In the background of all of this on-air TV comedy there was Carl Reiner riffing it up at Hollywood parties with his pal Mel Brooks and coming up with the ubiquitous skit of The 2000 Year Old Man. They actually conceived of it in the 1950’s and then more formally performed it in the 1960’s, only to make a record and a minor animated piece of it in the 1970’s. Rarely has such an organic trajectory had more impact on the humor and mindset of a generation. “Let ‘em All Go To Hell Except Cave 76” is almost a war-cry to my generation and who among us has not used or been exposed to the “Onamonapoetica of Shhhhh………ShhhhhOwwwww……Showah!”

If I was writing the history of comedy in the Twentieth Century, this is where I might diverge for a few chapters to cover the great Mel Brooks, who can claim comedic immortality for Blazing Saddles, Young Frankenstein, Spaceballs, Putney Swope, High Anxiety, Get Smart, History of The World: Part I and, of course, The Producers. I am tempted to say, “they just don’t make them like that anymore”, but the truth would really have to be that because they made them like that, we have a rich and bountiful array of comedy selections in our lives starting with the all-important breeding-ground of Saturday Night Live.

I should not be so ethnocentric as to ignore the great comedy produced outside the U.S. Cultural differences probably preclude me from understanding, much less appreciating the comedy of places like Japan and Korea, but I do know that British comedy is every bit as good as its American brother with Benny Hill, Monty Python, Mr. Bean, Hello Vicar, The Office and Fleabag. I’m sure the rest of Italy produces some worthwhile comedy as well (Kim actually co-starred with Daryl Hannah in an Italian Christmas comedy called Ole! fifteen years ago), but I’m pretty sure that as the Beck’s Beer commercial used to declare, the Germans don’t do comedy…..the do BEER!

But this story is about Carl Reiner and how much I find humor and comedy to be such an important part of life. It would be easy, I suppose, to say that comedy is so important because life is so harsh that you have to laugh in order not to cry, but I don’t care for that sentiment. It feels too draconian. I know life is hard for many and then they die, as the T-shirt states, but I must be blessed and privileged enough to not find it so very much so. But I do feel that comedy is a critical part of life and it may be the sauce that makes life worth living to a certain extent. I’m afraid I just cannot take things so seriously every day that I can’t find humor in most situations. I think I know the line which should not be crossed and I am not suggesting that everything is always a joke or funny, it’s not. But 90+% of life is just mundane enough to allow us to make fun of ourselves. That to me is the key to all good comedy. If you can not take yourself too seriously, you can likely be a good comedian. And I don’t mean Steve Martin, make a fortune, comedian, I just mean someone who values injecting humor into everyday life. Bringing a smile to someone’s face is always a worthwhile act.

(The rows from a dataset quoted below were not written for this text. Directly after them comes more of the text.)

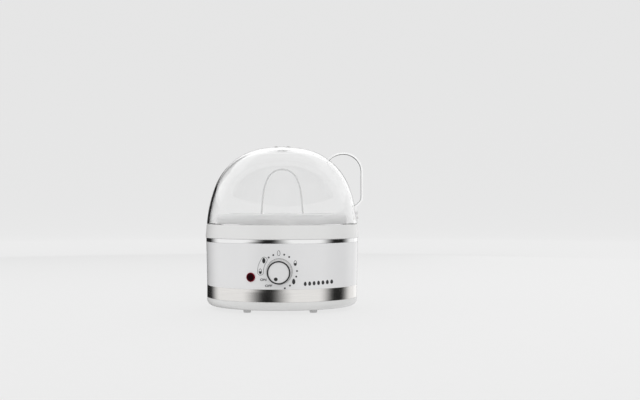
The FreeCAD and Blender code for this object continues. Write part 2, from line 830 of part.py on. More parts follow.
def make_lamp(shell):
    blank = revolved("LensTurned", [
        ("0", "lens_front - 1.6"),
        ("lens_radius - 0.9", "lens_front - 1.6"),
        ("lens_radius - 0.9", "lens_back"),
        ("lens_radius", "lens_back"),
        ("lens_radius", "lens_front - 2.5"),
        ("lens_flange_radius", "lens_front - 2.5"),
        ("lens_flange_radius", "lens_front - lens_crown"),
        arc("0", "lens_front", dome_radius("lens_flange_radius", "lens_crown"), "left"),
    ])
    facing(blank, "lamp_height", "lamp_angle")
    keep(cut("IndicatorLens", blank, shell), "indicator_lens")
    holder = tube("LampHolderTube", "lens_radius + 1.3", "lens_radius", "1.5", "lens_back + 1")
    keep(facing(holder, "lamp_height", "lamp_angle"), "lamp_clip")
    neon = revolved("NeonTurned", [
        ("0", "lens_back - 6"),
        ("neon_radius", "lens_back - 6"),
        ("neon_radius", "lens_front - 4.6"),
        arc("0", "lens_front - 4.6 + neon_radius", "neon_radius", "left"),
    ])
    keep(facing(neon, "lamp_height", "lamp_angle"), "neon_lamp")
    socket = tube("SocketTube", "lens_radius", "neon_radius", "7", "lens_back - 7")
    plug = cylinder("SocketPlug", "lens_radius", "1", z="lens_back - 8")
    whole = fuse("LampSocket", socket, plug)
    keep(facing(whole, "lamp_height", "lamp_angle"), "lamp_socket")


# ---------------------------------------------------------------- mains entry and small electrics

def make_cord_gland(shell):
    blank = revolved("GlandTurned", [
        ("entry_bore", "shell_inner - 5"),
        ("entry_neck + 0.7", "shell_inner - 5"),
        ("entry_neck + 0.7", "shell_inner - 2"),
        ("entry_neck", "shell_inner - 2"),
        ("entry_neck", "band_outer - 0.6"),
        ("entry_flange", "band_outer - 0.6"),
        ("entry_flange", "band_outer + 0.9"),
        arc("entry_flange - 0.8", "band_outer + 1.7", "0.8", "left"),
        ("entry_bore + 0.8", "band_outer + 1.7"),
        arc("entry_bore", "band_outer + 0.9", "0.8", "left"),
    ])
    facing(blank, "entry_height", "180")
    seat = tube("GlandSeat", "band_outer", "band_inner - 1", "band_top - cover_top", "cover_top")
    hole = radial_cylinder("GlandSeatHole", "entry_neck", "20", "lens_back", "entry_height", "180")
    keep(cut("CordGland", blank, cut("GlandSeatCut", seat, hole)), "cord_gland")


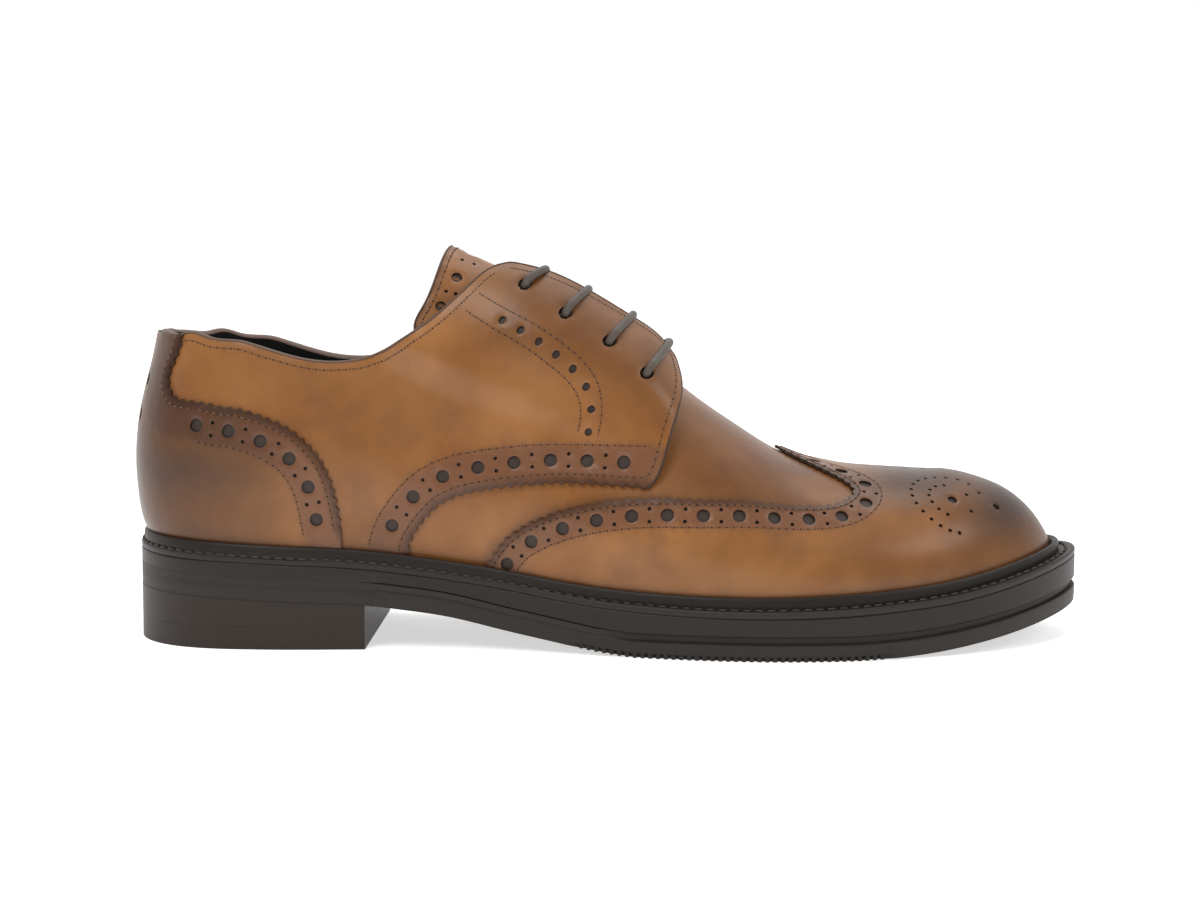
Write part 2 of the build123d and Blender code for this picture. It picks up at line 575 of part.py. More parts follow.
def make_sole():
    edge = prism(plan_outline(edge_margin))
    heel = edge & Pos(HEEL_BREAST - 100, 0, 0) * Box(200, 200, 200)
    layers = {
        "outsole": outsole_solid(edge),
        "midsole": midsole_solid(edge),
        "heel_block": heel & side_slab(lambda x: TOP_LIFT + GAP, under_sole, x_end=HEEL_BREAST + 5),
        "heel_top_lift": heel & Pos(HEEL, 0, TOP_LIFT / 2) * Box(200, 200, TOP_LIFT),
    }
    upward = (Align.CENTER, Align.CENTER, Align.MIN)
    nails = [Pos(x, y, NAIL_POINT) * Cylinder(NAIL / 2, NAIL_LENGTH, align=upward) for x, y in NAILS]
    for x, y in NAILS:
        hole = Pos(x, y, NAIL_POINT - GAP) * Cylinder(NAIL / 2 + GAP, NAIL_LENGTH + 2 * GAP, align=upward)
        layers = {name: solid - hole for name, solid in layers.items()}
    for name, solid in layers.items():
        keep(name, solid)
    keep("heel_nails", Compound([nail.solid() for nail in nails]))
    keep("welt", welt_solid(edge))
    keep("welt_thread", welt_stitches())


def make_sole_inside():
    """Insole, its sock, the cork under the ball and the steel shank in the waist."""
    insole = prism(plan_outline(-INSOLE_INSET))
    keep("insole", insole & side_slab(lambda x: feather(x) - INSOLE, lambda x: feather(x) - GAP))
    sock = prism(plan_outline(-INSOLE_INSET - 0.4))
    keep("sock_lining", sock & side_slab(feather, lambda x: feather(x) + SOCK))
    tray_floor = lambda x: feather(x) - TRAY_DEPTH
    cork = side_slab(tray_floor, lambda x: feather(x) - INSOLE - GAP, -1.5)
    keep("cork_filler", cork & prism(plan_outline(-CORK_INSET)))
    strip = side_slab(tray_floor, lambda x: feather(x) - TRAY_DEPTH + SHANK, *SHANK_ENDS)
    keep("shank", strip & Pos(0, 0, 20) * Box(300, SHANK_WIDTH, 60))


# ---- lacing -------------------------------------------------------------------------------
def lace_route():
    """Corners of one lace in four straight bars, joined under the facings, with a short tail
    at each end."""
    under, above = LINING[0] - LACE / 2 - LACE_GAP, OUTER[1] + LACE / 2 + LACE_STAND
    bars = []
    side = -1
    for x, y in EYELETS:
        half = [over_last(x, side * y, under), over_last(x, side * y, above)]
        half.append(over_last(x + BAR_LEAN, side * (FACING_GAP + 1), above - LACE_STAND))
        other = [over_last(x + BAR_LEAN, -side * (FACING_GAP + 1), above - LACE_STAND)]
        other += [over_last(x, -side * y, above), over_last(x, -side * y, under)]
        bars.append(half + other)
        side = -side
    neighbours = [over_last(EYELETS[k][0], -EYELETS[k][1], under - TAIL_DROP) for k in (1, 2)]
    start = bars[0][0] + (neighbours[0] - bars[0][0]).normalized() * TAIL
    end = bars[3][-1] + (neighbours[1] - bars[3][-1]).normalized() * TAIL
    return [start] + sum(bars, []) + [end]


def make_lace():
    route = lace_route()
    radii = []
    for a, b, c in zip(route, route[1:], route[2:]):
        turn = math.radians((b - a).get_angle(c - b))
        radii.append(0.45 * min((b - a).length, (c - b).length) / math.tan(turn / 2))
    print("lace radii", [round(r, 1) for r in radii])
    path = FilletPolyline(*route, radius=radii)
    lace = sweep(Plane(origin=path @ 0, z_dir=path % 0) * Circle(LACE / 2), path)
    whole = math.pi * LACE**2 / 4 * path.length
    print("lace", round(path.length, 1), "mm, volume over section times length", round(lace.volume / whole, 4))
    keep("lace", lace)
    tips = []
    for here, away in ((route[0], route[0] - route[1]), (route[-1], route[-1] - route[-2])):
        tip = Cylinder(LACE / 2, TIP_LENGTH, align=(Align.CENTER, Align.CENTER, Align.MIN))
        tips.append((Plane(origin=here, z_dir=away) * tip).solid())
    keep("lace_tips", Compound(tips))


os.makedirs("parts", exist_ok=True)
make_forepart()
make_heel_cover()
make_side("lateral", -1)
make_side("medial", 1)
make_tongue()
make_sole()
make_sole_inside()
make_lace()
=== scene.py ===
"""Visual model of a full-brogue derby shoe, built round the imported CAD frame."""
import math

import bmesh
import bpy
import numpy as np
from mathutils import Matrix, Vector, geometry


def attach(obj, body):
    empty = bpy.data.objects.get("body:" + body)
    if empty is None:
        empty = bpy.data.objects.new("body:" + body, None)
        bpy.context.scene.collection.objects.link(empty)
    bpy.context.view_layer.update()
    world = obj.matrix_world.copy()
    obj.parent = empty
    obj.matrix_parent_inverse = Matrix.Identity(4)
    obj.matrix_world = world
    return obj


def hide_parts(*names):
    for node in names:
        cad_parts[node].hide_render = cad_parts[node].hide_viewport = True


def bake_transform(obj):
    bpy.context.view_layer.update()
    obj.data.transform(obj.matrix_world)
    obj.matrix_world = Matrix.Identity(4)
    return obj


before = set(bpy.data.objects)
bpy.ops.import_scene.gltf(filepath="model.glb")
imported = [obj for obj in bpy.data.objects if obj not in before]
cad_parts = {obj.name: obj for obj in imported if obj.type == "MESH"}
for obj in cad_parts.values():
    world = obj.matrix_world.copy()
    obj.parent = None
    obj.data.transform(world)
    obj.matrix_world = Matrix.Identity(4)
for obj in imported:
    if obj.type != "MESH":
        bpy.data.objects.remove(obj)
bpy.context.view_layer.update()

# Everything is worked out in millimetres on the shoe's last, then moved to the frame in metres.
# +X is the toe and -Y the lateral side. A leather piece is cut in a flat pattern wrapped on the
# last: pattern X runs along the shoe, pattern Y is the distance from the centre line over the
# instep, and past the spine's two ends the pattern fans out about HEEL and TOE.
MM = 0.001
CENTRING = np.array([0.2, 2.8, 0.0])   # from the last's own origin to the frame's
BACK, TIP = -142.7, 140.7   # ends of the last
HEEL, TOE = -112.0, 92.0   # ends of the spine that the sections stand on
CORE_DROP = 6.0   # the sections' rays start this far below the feather edge
HEM_DROP = 3.0   # the uppers reach this far below the feather edge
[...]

So, when Carl Reiner hoped that we might all say that he made a difference and he made me laugh, I can do one better. Carl Reiner made an immense difference to several generations of Americans that were trying to grapple with the complexities of post-war and pre-millennial America. His son Rob took up the baton and carried into a few more generations. So, yes, he made a difference, a big difference and he didn’t just make me laugh, he still makes me laugh and will forever make me laugh. Thank you, Carl.